Right TI's J721E should be the first HW platform to use Cadence in mainline.
> 
> Why do you need an ops here? All you need is a mask value.

So how do we get platform specific mask? Use a different binding to specify the
mask value?
> 
>> This similar restriction was there with Designware (mostly an integration
>> issue) and we used *ops* to fixup the address that has to be programmed in ATU.

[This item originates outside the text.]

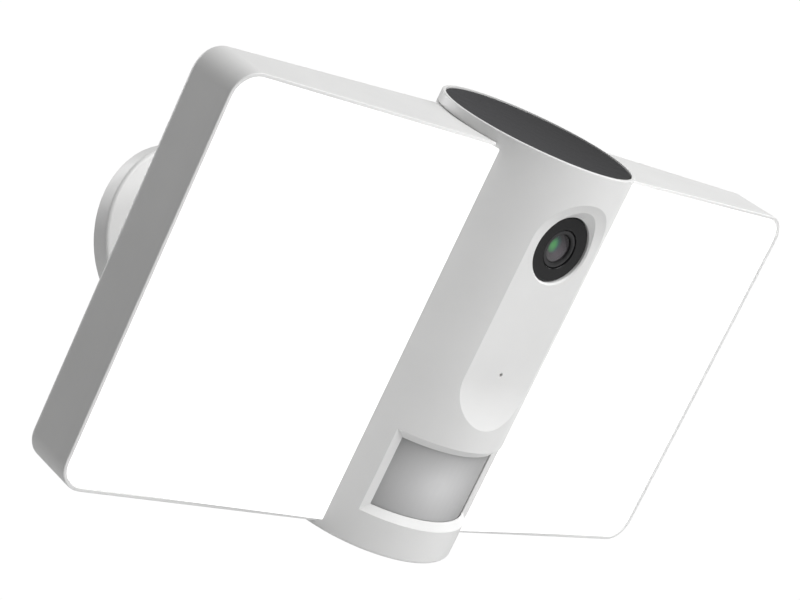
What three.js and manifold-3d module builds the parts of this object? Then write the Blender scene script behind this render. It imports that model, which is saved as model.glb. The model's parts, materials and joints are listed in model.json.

>> The Designware initially used a wrapper so that ranges property can be directly
>> used [1]. However this approach was later removed in [2]
>>
>> [1] -> https://lore.kernel.org/patchwork/patch/468523/
>> [2] -> https://lkml.org/lkml/2015/10/16/232
> 
> So while you had the data for a mask in DT, the driver now hardcodes it?

Yes, that's correct. Which approach should we use for Cadence?